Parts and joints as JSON
+---+
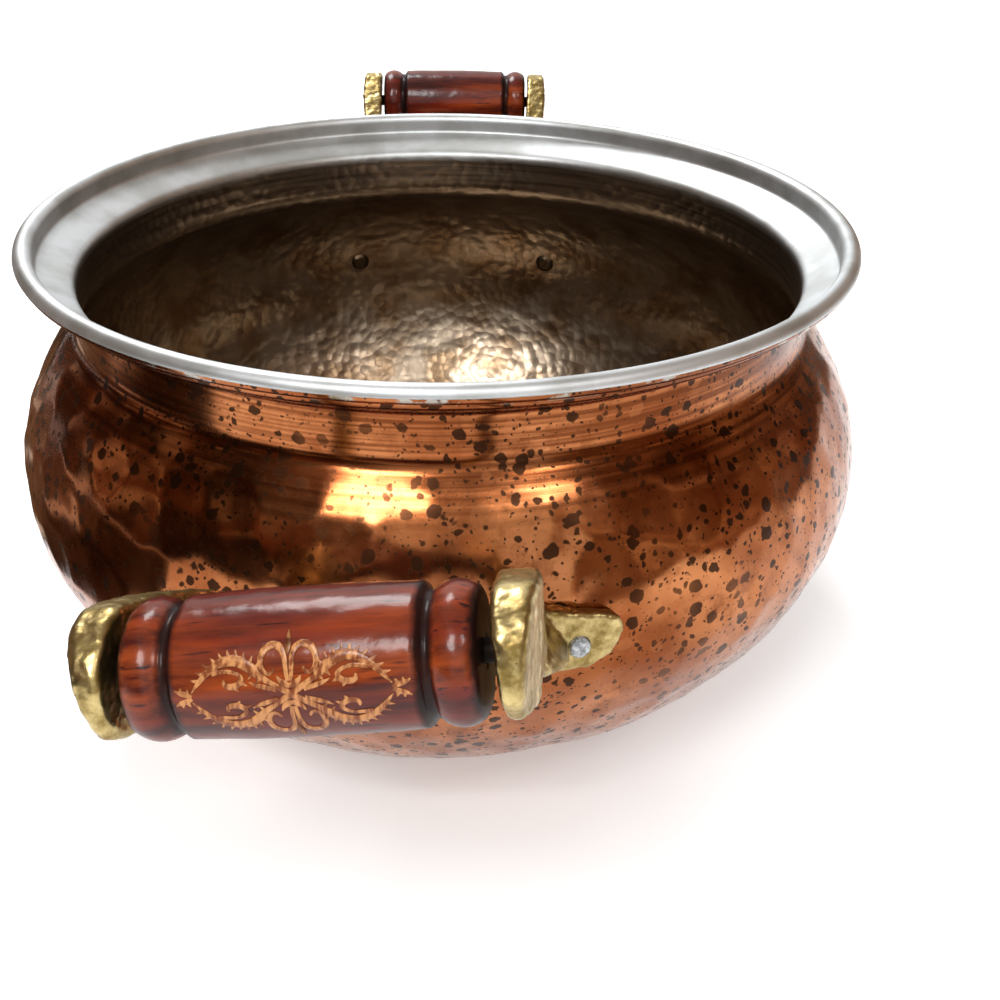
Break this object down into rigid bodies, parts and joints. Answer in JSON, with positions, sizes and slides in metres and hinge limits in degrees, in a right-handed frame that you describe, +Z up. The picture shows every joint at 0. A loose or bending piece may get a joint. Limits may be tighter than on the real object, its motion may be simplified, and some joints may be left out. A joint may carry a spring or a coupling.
{
  "type": "stockpot",
  "caption": "Hand-hammered copper stockpot of the handi kind: bulging belly, short neck and stepped rim for a lid, tinned inside, with wooden grips that turn between cast brass brackets.",
  "frame": {"origin": "centre of the round foot on which the pot stands", "axes": "+Z up along the pot's axis, +Y towards the back handle, +X to the right of someone facing the front handle"},
  "size_m": [0.298, 0.4637, 0.1662],
  "materials": {
    "hammered_copper": "hand-hammered copper with dark oxide spots",
    "tin": "wiped hot tin, satin",
    "cast_brass": "sand-cast, lightly polished",
    "lacquered_hardwood": "glossy lacquer over red-brown stain",
    "aluminium": "hammered rivet head",
    "steel": "drawn steel"
  },
  "bodies": {
    "pot": {"copper_body": "hammered_copper", "tin_lining": "tin", "rim_wire": "steel", "front_rod": "steel", "back_rod": "steel", "front_left_bracket": "cast_brass", "front_left_rivet": "aluminium", "front_right_bracket": "cast_brass", "front_right_rivet": "aluminium", "back_left_bracket": "cast_brass", "back_left_rivet": "aluminium", "back_right_bracket": "cast_brass", "back_right_rivet": "aluminium"},
    "front_grip": {"front_grip": "lacquered_hardwood"},
    "back_grip": {"back_grip": "lacquered_hardwood"}
  },
  "joints": [
    {"name": "front_grip_turn", "type": "hinge", "parent": "pot", "child": "front_grip", "pos_m": [-0.02687, -0.21422, 0.1406], "axis": [0.9816, -0.1231, 0.1461], "continuous": true},
    {"name": "back_grip_turn", "type": "hinge", "parent": "pot", "child": "back_grip", "pos_m": [0.00614, 0.21581, 0.1513], "axis": [0.9996, -0.0284, 0], "continuous": true}
  ]
}
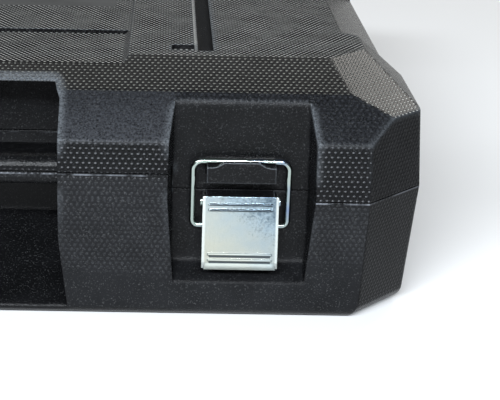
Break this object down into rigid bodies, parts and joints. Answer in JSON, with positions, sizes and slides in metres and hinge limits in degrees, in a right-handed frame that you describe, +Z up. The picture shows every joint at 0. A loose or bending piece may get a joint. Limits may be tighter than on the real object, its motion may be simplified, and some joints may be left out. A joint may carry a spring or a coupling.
{
  "type": "hard tool case",
  "caption": "Hard plastic tool case with a hinged lid, a carrying grip formed by both halves and wire draw latches at the front.",
  "frame": {"origin": "centre of the case's bounding box at its underside, lying flat", "axes": "+X towards the right-hand latch, -Y towards the grip and latches, +Z up through the lid"},
  "size_m": [0.47, 0.3661, 0.1055],
  "materials": {
    "shell": "textured",
    "zinc": "zinc plated"
  },
  "bodies": {
    "base": {"base": "shell", "hinge_pin_left": "zinc", "hinge_pin_right": "zinc", "latch_pin_left": "zinc", "latch_pin_right": "zinc"},
    "lid": {"lid": "shell"},
    "latch_lever_left": {"latch_lever_left": "zinc"},
    "latch_lever_right": {"latch_lever_right": "zinc"},
    "latch_bail_left": {"latch_bail_left": "zinc"},
    "latch_bail_right": {"latch_bail_right": "zinc"}
  },
  "joints": [
    {"name": "lid_hinge", "type": "hinge", "parent": "base", "child": "lid", "pos_m": [0, 0.178, 0.0557], "axis": [-1, 0, 0], "range_deg": [0, 180]},
    {"name": "lever_left", "type": "hinge", "parent": "base", "child": "latch_lever_left", "pos_m": [-0.157, -0.1734, 0.052], "axis": [1, 0, 0], "range_deg": [-95, 0]},
    {"name": "lever_right", "type": "hinge", "parent": "base", "child": "latch_lever_right", "pos_m": [0.157, -0.1734, 0.052], "axis": [1, 0, 0], "range_deg": [-95, 0]},
    {"name": "bail_left", "type": "hinge", "parent": "latch_lever_left", "child": "latch_bail_left", "pos_m": [-0.157, -0.1727, 0.041], "axis": [1, 0, 0], "range_deg": [0, 62]},
    {"name": "bail_right", "type": "hinge", "parent": "latch_lever_right", "child": "latch_bail_right", "pos_m": [0.157, -0.1727, 0.041], "axis": [1, 0, 0], "range_deg": [0, 62]}
  ],
  "couplings": [
    {"joint": "bail_left", "follows": "lever_left", "ratio": -0.65},
    {"joint": "bail_right", "follows": "lever_right", "ratio": -0.65}
  ]
}
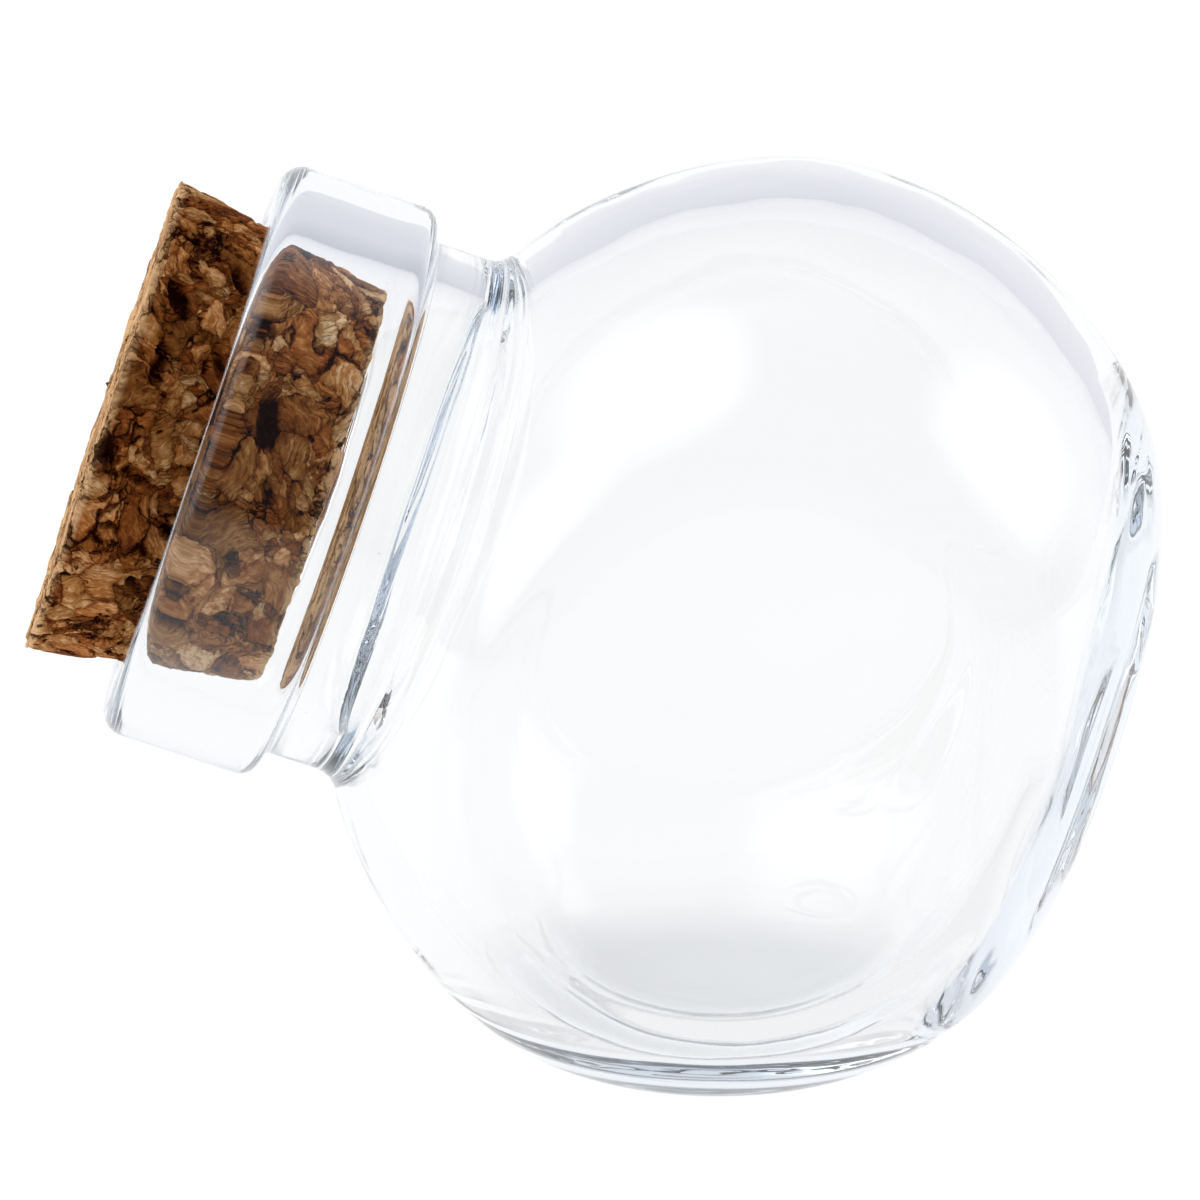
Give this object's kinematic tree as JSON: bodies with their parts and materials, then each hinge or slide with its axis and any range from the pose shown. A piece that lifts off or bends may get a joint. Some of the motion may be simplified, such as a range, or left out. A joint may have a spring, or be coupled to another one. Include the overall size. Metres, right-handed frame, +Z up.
{
  "type": "round jar",
  "caption": "Ball-shaped clear glass jar with flat front and back and a thick beaded mouth, closed by a tapered cork stopper and lying tilted on a flat foot.",
  "frame": {"origin": "on the surface that the jar lies on, under the middle of the whole part", "axes": "+Z up as the jar lies on its foot; the jar's axis lies in the XZ plane, its mouth to -X and raised 19.4 degrees; the front flat faces -Y"},
  "size_m": [0.1016, 0.067, 0.0819],
  "materials": {
    "clear_glass": "polished pressed glass, clear with a faint cool tint in the thick places",
    "pressed_cork": "matt pressed cork granules, bare"
  },
  "bodies": {
    "jar": {"glass_jar": "clear_glass"},
    "stopper": {"cork_stopper": "pressed_cork"}
  },
  "joints": [
    {"name": "stopper_pull", "type": "slide", "parent": "jar", "child": "stopper", "axis": [-0.9432, 0, 0.3322], "range_m": [0, 0.053]}
  ]
}
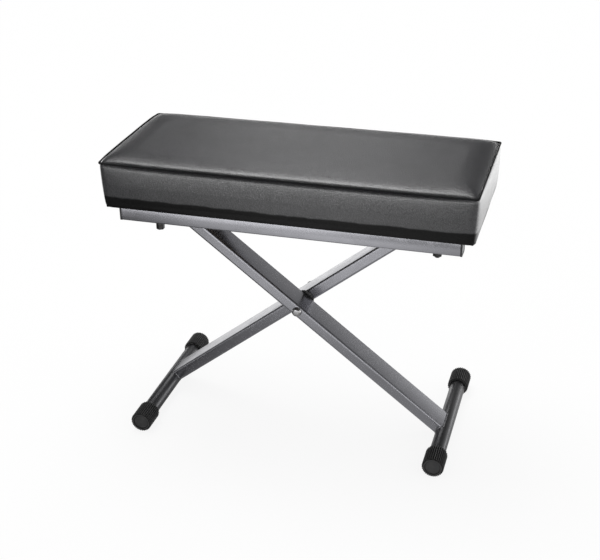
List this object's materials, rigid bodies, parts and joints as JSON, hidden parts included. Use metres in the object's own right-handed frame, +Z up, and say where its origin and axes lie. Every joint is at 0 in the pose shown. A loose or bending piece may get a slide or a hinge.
+---+
» Goal: Set down the listing above in full, please, exactly as it appears.

» Task result:
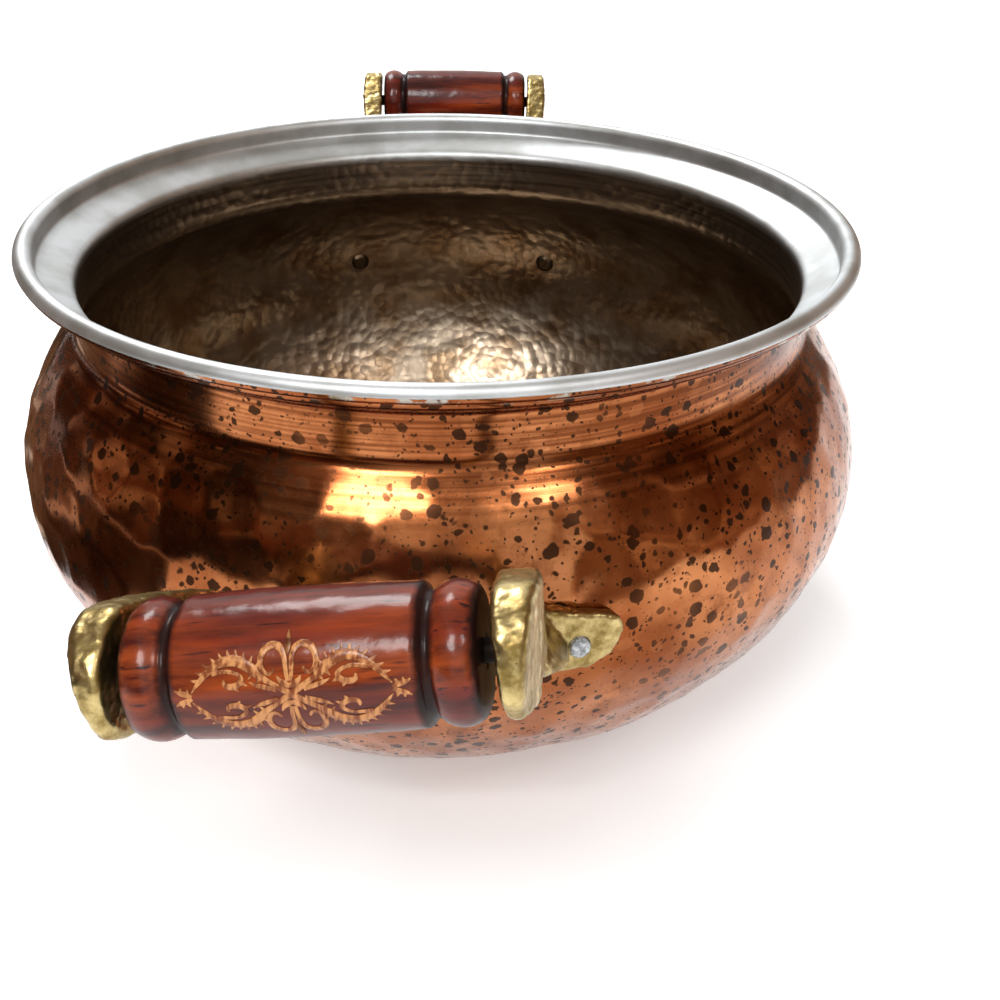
Break this object down into rigid bodies, parts and joints. Answer in JSON, with positions, sizes and slides in metres and hinge limits in degrees, in a right-handed frame that you describe, +Z up. The picture shows every joint at 0. A loose or bending piece may get a joint. Limits may be tighter than on the real object, its motion may be simplified, and some joints may be left out. A joint may carry a spring or a coupling.
{
  "type": "stockpot",
  "caption": "Hand-hammered copper stockpot of the handi kind: bulging belly, short neck and stepped rim for a lid, tinned inside, with wooden grips that turn between cast brass brackets.",
  "frame": {"origin": "centre of the round foot on which the pot stands", "axes": "+Z up along the pot's axis, +Y towards the back handle, +X to the right of someone facing the front handle"},
  "size_m": [0.298, 0.4637, 0.1662],
  "materials": {
    "hammered_copper": "hand-hammered copper with dark oxide spots",
    "tin": "wiped hot tin, satin",
    "cast_brass": "sand-cast, lightly polished",
    "lacquered_hardwood": "glossy lacquer over red-brown stain",
    "aluminium": "hammered rivet head",
    "steel": "drawn steel"
  },
  "bodies": {
    "pot": {"copper_body": "hammered_copper", "tin_lining": "tin", "rim_wire": "steel", "front_rod": "steel", "back_rod": "steel", "front_left_bracket": "cast_brass", "front_left_rivet": "aluminium", "front_right_bracket": "cast_brass", "front_right_rivet": "aluminium", "back_left_bracket": "cast_brass", "back_left_rivet": "aluminium", "back_right_bracket": "cast_brass", "back_right_rivet": "aluminium"},
    "front_grip": {"front_grip": "lacquered_hardwood"},
    "back_grip": {"back_grip": "lacquered_hardwood"}
  },
  "joints": [
    {"name": "front_grip_turn", "type": "hinge", "parent": "pot", "child": "front_grip", "pos_m": [-0.02687, -0.21422, 0.1406], "axis": [0.9816, -0.1231, 0.1461], "continuous": true},
    {"name": "back_grip_turn", "type": "hinge", "parent": "pot", "child": "back_grip", "pos_m": [0.00614, 0.21581, 0.1513], "axis": [0.9996, -0.0284, 0], "continuous": true}
  ]
}
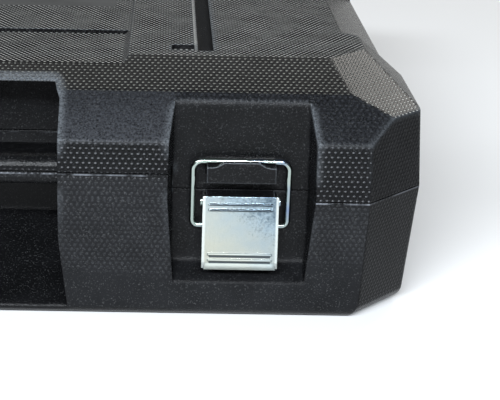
Break this object down into rigid bodies, parts and joints. Answer in JSON, with positions, sizes and slides in metres and hinge limits in degrees, in a right-handed frame that you describe, +Z up. The picture shows every joint at 0. A loose or bending piece may get a joint. Limits may be tighter than on the real object, its motion may be simplified, and some joints may be left out. A joint may carry a spring or a coupling.
{
  "type": "hard tool case",
  "caption": "Hard plastic tool case with a hinged lid, a carrying grip formed by both halves and wire draw latches at the front.",
  "frame": {"origin": "centre of the case's bounding box at its underside, lying flat", "axes": "+X towards the right-hand latch, -Y towards the grip and latches, +Z up through the lid"},
  "size_m": [0.47, 0.3661, 0.1055],
  "materials": {
    "shell": "textured",
    "zinc": "zinc plated"
  },
  "bodies": {
    "base": {"base": "shell", "hinge_pin_left": "zinc", "hinge_pin_right": "zinc", "latch_pin_left": "zinc", "latch_pin_right": "zinc"},
    "lid": {"lid": "shell"},
    "latch_lever_left": {"latch_lever_left": "zinc"},
    "latch_lever_right": {"latch_lever_right": "zinc"},
    "latch_bail_left": {"latch_bail_left": "zinc"},
    "latch_bail_right": {"latch_bail_right": "zinc"}
  },
  "joints": [
    {"name": "lid_hinge", "type": "hinge", "parent": "base", "child": "lid", "pos_m": [0, 0.178, 0.0557], "axis": [-1, 0, 0], "range_deg": [0, 180]},
    {"name": "lever_left", "type": "hinge", "parent": "base", "child": "latch_lever_left", "pos_m": [-0.157, -0.1734, 0.052], "axis": [1, 0, 0], "range_deg": [-95, 0]},
    {"name": "lever_right", "type": "hinge", "parent": "base", "child": "latch_lever_right", "pos_m": [0.157, -0.1734, 0.052], "axis": [1, 0, 0], "range_deg": [-95, 0]},
    {"name": "bail_left", "type": "hinge", "parent": "latch_lever_left", "child": "latch_bail_left", "pos_m": [-0.157, -0.1727, 0.041], "axis": [1, 0, 0], "range_deg": [0, 62]},
    {"name": "bail_right", "type": "hinge", "parent": "latch_lever_right", "child": "latch_bail_right", "pos_m": [0.157, -0.1727, 0.041], "axis": [1, 0, 0], "range_deg": [0, 62]}
  ],
  "couplings": [
    {"joint": "bail_left", "follows": "lever_left", "ratio": -0.65},
    {"joint": "bail_right", "follows": "lever_right", "ratio": -0.65}
  ]
}
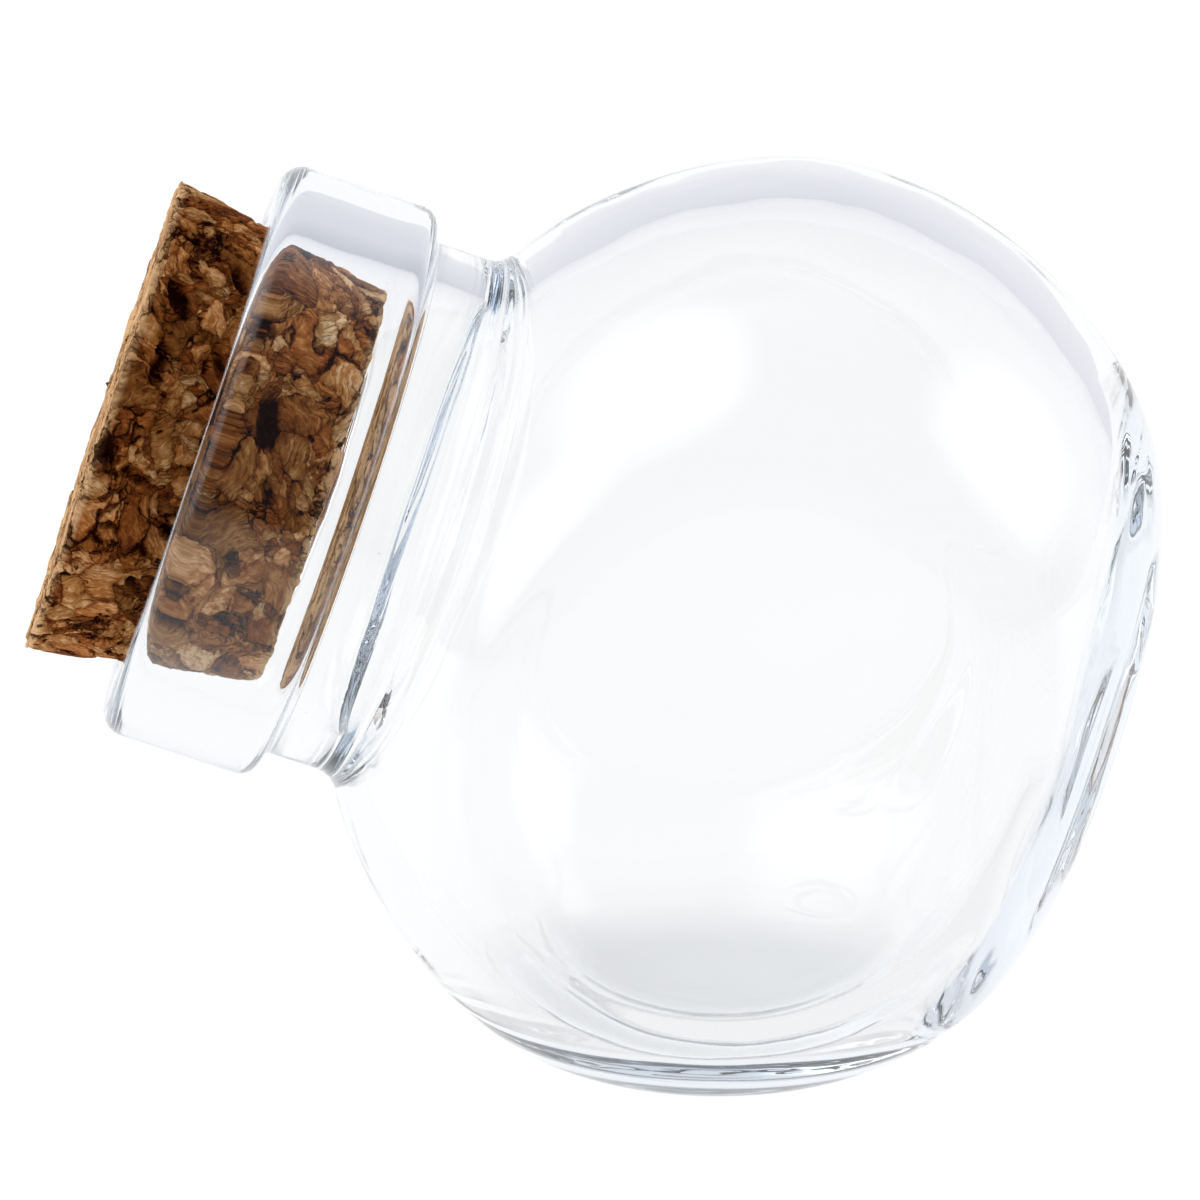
Give this object's kinematic tree as JSON: bodies with their parts and materials, then each hinge or slide with its axis and any range from the pose shown. A piece that lifts off or bends may get a joint. Some of the motion may be simplified, such as a range, or left out. A joint may have a spring, or be coupled to another one. Include the overall size. Metres, right-handed frame, +Z up.
{
  "type": "round jar",
  "caption": "Ball-shaped clear glass jar with flat front and back and a thick beaded mouth, closed by a tapered cork stopper and lying tilted on a flat foot.",
  "frame": {"origin": "on the surface that the jar lies on, under the middle of the whole part", "axes": "+Z up as the jar lies on its foot; the jar's axis lies in the XZ plane, its mouth to -X and raised 19.4 degrees; the front flat faces -Y"},
  "size_m": [0.1016, 0.067, 0.0819],
  "materials": {
    "clear_glass": "polished pressed glass, clear with a faint cool tint in the thick places",
    "pressed_cork": "matt pressed cork granules, bare"
  },
  "bodies": {
    "jar": {"glass_jar": "clear_glass"},
    "stopper": {"cork_stopper": "pressed_cork"}
  },
  "joints": [
    {"name": "stopper_pull", "type": "slide", "parent": "jar", "child": "stopper", "axis": [-0.9432, 0, 0.3322], "range_m": [0, 0.053]}
  ]
}
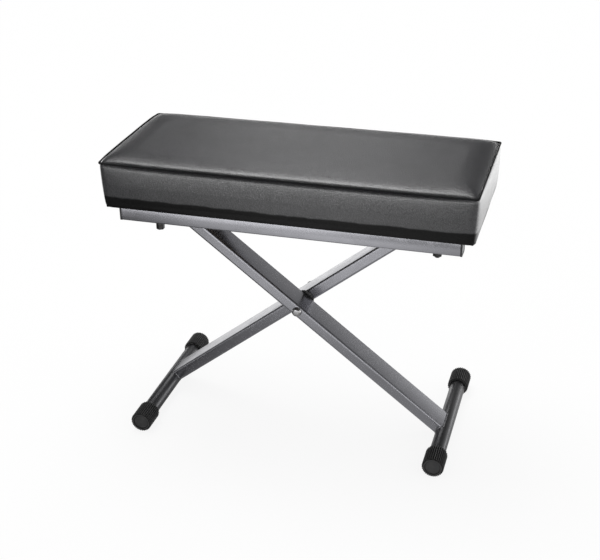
List this object's materials, rigid bodies, parts and joints as JSON, hidden parts included. Use metres in the object's own right-handed frame, +Z up, and say where its origin and axes lie. Every joint is at 0 in the pose shown. A loose or bending piece may get a slide or a hinge.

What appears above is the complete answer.